Is anyone happy with VoIP phones in their office? 

Posted Wednesday 22nd August 2007 18:08 GMT

I've worked in several offices with Cisco VoIP phones.

The phones themselves are nice, and offer some features you can't have in standard analog or PBX based phones, however, I've found the audio quality to be horrible, and the phones seem to be more susceptible to outages and drop outs.

Of course, that could just be do to the administration staff at these locations or poor central hardware choices and configs. So I'm curious, is anyone happy with their VoIP deployment?

Spin control 

Posted Wednesday 22nd August 2007 19:41 GMT

Is Cisco implying that this is an obscure exploit requiring SIP hacking? That's an amazing spin. Any packets rapidly sent to the phone's IP address causes it to reboot. You might have even rebooted your phone by accident.

Happy enough 

Posted Wednesday 22nd August 2007 22:30 GMT

We use VoIP for voice calls to and from our remote offices in the US and Canada.

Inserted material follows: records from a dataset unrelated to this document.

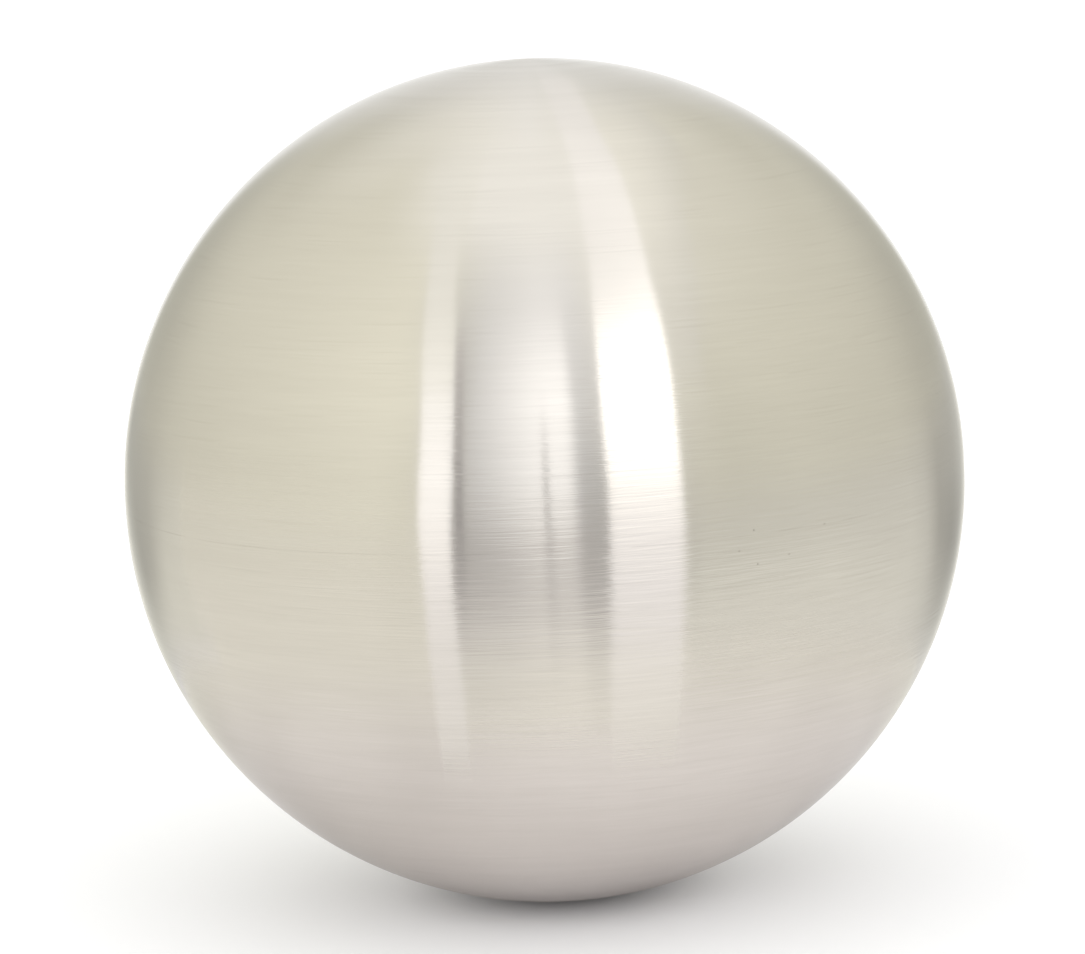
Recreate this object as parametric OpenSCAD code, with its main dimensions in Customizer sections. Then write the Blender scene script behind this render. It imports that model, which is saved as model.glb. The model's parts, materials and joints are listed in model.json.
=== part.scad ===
// Hollow steel ball: two pressed halves, welded together round the equator and ground flush.
// The origin is the ball's centre, and +Z runs through its poles, square to the weld.
// All sizes are in millimetres.

/* [Ball] */
// Outside diameter of the pressed halves, which is the ball's diameter at the weld
ball_d = 100; // [60:1:150]
// Thickness of the sheet that the halves are pressed from
wall = 1.5; // [1:0.1:3]

/* [Weld] */
// Height of the band of weld metal between the two rims, which makes the ball taller than wide
weld_h = 0.5; // [0.2:0.1:1.5]
// Width of the weld's root bead, along the inner wall
root_w = 3.5; // [2.5:0.1:6]
// How far the root bead stands in from the inner wall
root_h = 0.6; // [0.3:0.1:1.2]

/* [Hidden] */
$fn = 96;
outer_r = ball_d / 2;
inner_r = outer_r - wall;
// Radius of the root bead's round face, from its width and height
root_r = (pow(root_w / 2, 2) + pow(root_h, 2)) / (2 * root_h);
// The root bead is melted into the wall as far as the middle of the sheet
root_back = inner_r + wall / 2;
// A square larger than any section, to cut one down to the part of it above the rim
section_cut = 2 * ball_d;
steel = [0.78, 0.76, 0.72];

// One pressed half: a deep hemispherical cup of even wall, turned over, with its rim at z = 0
module pressed_half() {
    rotate_extrude()
        difference() {
            intersection() {
                circle(r = outer_r);
                square(section_cut);
            }
            circle(r = inner_r);
        }
}

// Weld metal between the rims, ground flush with the outside of both halves
module weld_band() {
    rotate_extrude()
        translate([inner_r, -weld_h / 2])
            square([wall, weld_h]);
}

// The low round bead that the weld leaves along the inside, where no grinder reaches
module root_bead() {
    rotate_extrude()
        intersection() {
            translate([inner_r - root_h + root_r, 0])
                circle(r = root_r);
            translate([0, -section_cut / 2])
                square([root_back, section_cut]);
        }
}

// The finished ball, one closed shell
module ball() {
    color(steel) {
        for (side = [0, 1])
            mirror([0, 0, side])
                translate([0, 0, weld_h / 2])
                    pressed_half();
        weld_band();
        root_bead();
    }
}

ball();
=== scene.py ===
import json
import math

import bpy
from mathutils import Matrix, Vector

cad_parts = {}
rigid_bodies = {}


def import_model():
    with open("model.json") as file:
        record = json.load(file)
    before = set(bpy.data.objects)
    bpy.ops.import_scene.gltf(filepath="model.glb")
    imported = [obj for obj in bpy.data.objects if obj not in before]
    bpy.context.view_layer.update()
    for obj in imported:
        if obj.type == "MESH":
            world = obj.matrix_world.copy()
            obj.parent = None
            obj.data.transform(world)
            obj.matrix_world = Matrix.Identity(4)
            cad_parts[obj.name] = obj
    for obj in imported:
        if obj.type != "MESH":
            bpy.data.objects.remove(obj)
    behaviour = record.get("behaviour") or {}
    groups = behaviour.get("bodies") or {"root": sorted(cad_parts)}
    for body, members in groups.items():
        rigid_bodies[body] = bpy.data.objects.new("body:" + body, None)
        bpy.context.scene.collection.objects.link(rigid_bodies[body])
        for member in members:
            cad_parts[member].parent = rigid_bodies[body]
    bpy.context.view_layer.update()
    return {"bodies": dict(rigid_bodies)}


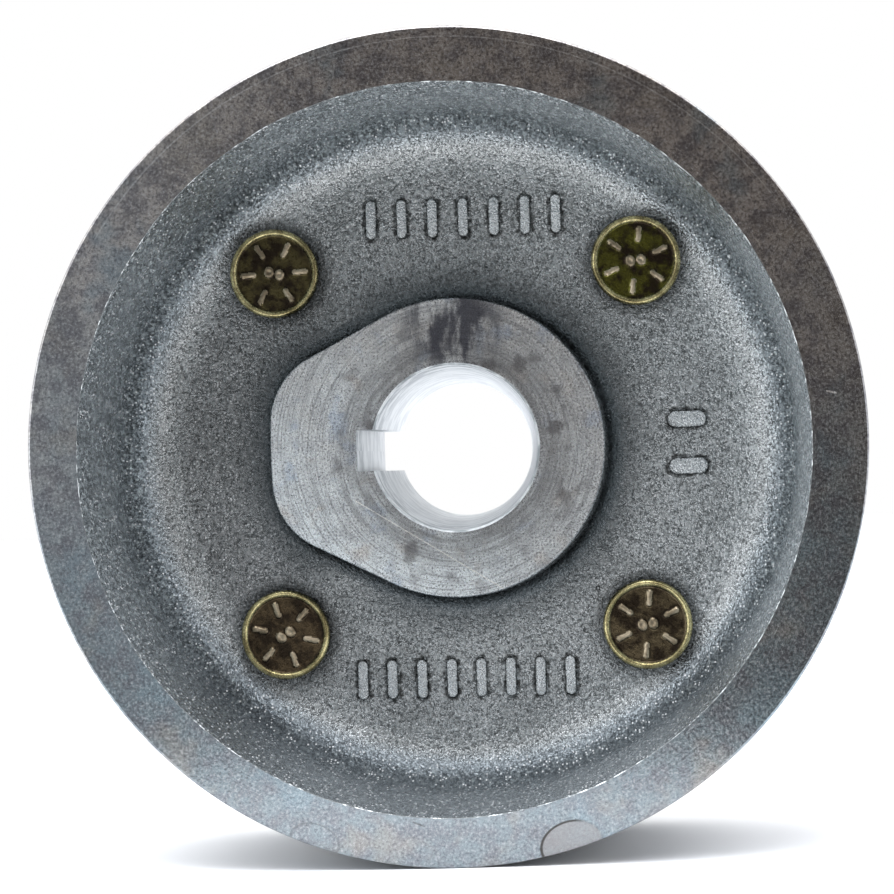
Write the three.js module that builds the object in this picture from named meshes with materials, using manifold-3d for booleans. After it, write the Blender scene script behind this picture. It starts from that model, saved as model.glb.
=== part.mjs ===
// Small engine flywheel: a deep, cup-shaped iron casting with four pressed-in studs.
//
// Millimetres. The wheel turns about Y. The open, recessed front faces -Y and the studs point to +Y.
// +Z is up and the keyway is on the -X side of the bore. The origin is on the axis, in the plane of the
// hub's front face, which is where the tapered bore is widest.

import * as THREE from "three";
import { mergeVertices } from "three/addons/utils/BufferGeometryUtils.js";
import Module from "manifold-3d";

const wasm = await Module();
wasm.setup();

// Planes along the axis, from the front to the back.
const RIM_FRONT_Y = -24.3;
const HUB_FRONT_Y = 0;
const WEB_FRONT_Y = 15.7;
const WEB_BACK_Y = 27.7;
const HUB_BACK_Y = 31;

// Rim: outside diameter, the rounded rear corner and the flat rear face.
const RIM_RADIUS = 61;
const RIM_FRONT_CHAMFER = 0.3;
const REAR_CORNER_RADIUS = 7;
const PILOT_RADIUS = 21;
const PILOT_CHAMFER = 0.8;

// Front recess. It is cast, so its centre is slightly off the machined axis.
const RECESS_CENTRE_X = -0.48;
const RECESS_CENTRE_Z = -0.42;
const RECESS_MOUTH_RADIUS = 53.3;
const RECESS_WALL_END_RADIUS = 52.8;
const RECESS_FILLET_RADIUS = 7;

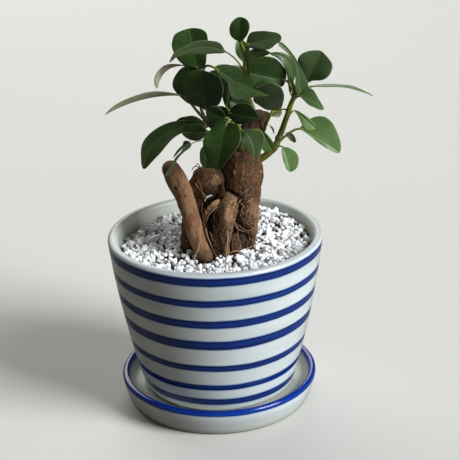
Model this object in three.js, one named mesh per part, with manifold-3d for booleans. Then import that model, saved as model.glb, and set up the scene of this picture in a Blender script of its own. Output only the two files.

Quality is equivalent (or superior) to POTS, with a uncommon "underwater gargling" effect when the bandwidth (also used for data) is saturated. That could probably be fixed with a QoS patch to prioritize voice, but it really isn't important enough to bother.

At home, I have what is essentially VoIP on my fibre data feed, and only rarely do I notice anything less that the quality (or lack of it) we got with POTS. It's vastly superior to the voice quality of my cellular service (I'm on Verizon and have used AT&T, Sprint, and a couple of smaller cellular phones. The kindest thing I can say is that Verizon sucks less than the others).

Not Spin, just SIP 

Posted Thursday 23rd August 2007 05:19 GMT

Unless I have totally mis-read the article and Cisco's release, they are not implying that you have to be hacking SIP. They are saying that the problem appears only on the SIP firmware load not the SCCP firmware load. Cisco would really prefer people using their VOIP phones to buy into the entire ecosystem of Call Managers, Unity VM, etc, and their SCCP signaling rather than the standards based SIP signaling. I have actually had more problems with Cisco phones rebooting due to moving the phone when the RJ-45 connection is not tight and loosing the PoE.

CTI popups and crappy quality 

Posted Thursday 23rd August 2007 07:29 GMT

No, nobody I know is happy with the quality of VOIP audio, the way the quality degrades when network useage increases or the almost satellite like delays which randomly occur. As for the CTI software, forget it, it's more hassle than it's worth, epsecially with hotdesking.

Perfectly happy 

Posted Thursday 23rd August 2007 13:04 GMT

We've been using VoIP for about 4 years, largely cisco 7960 handsets.

Got to say that I'm really happy with the setup we have, it works really well.

Must check that all of our handsets are running the latest firmware version though, not aware of any crashing problems.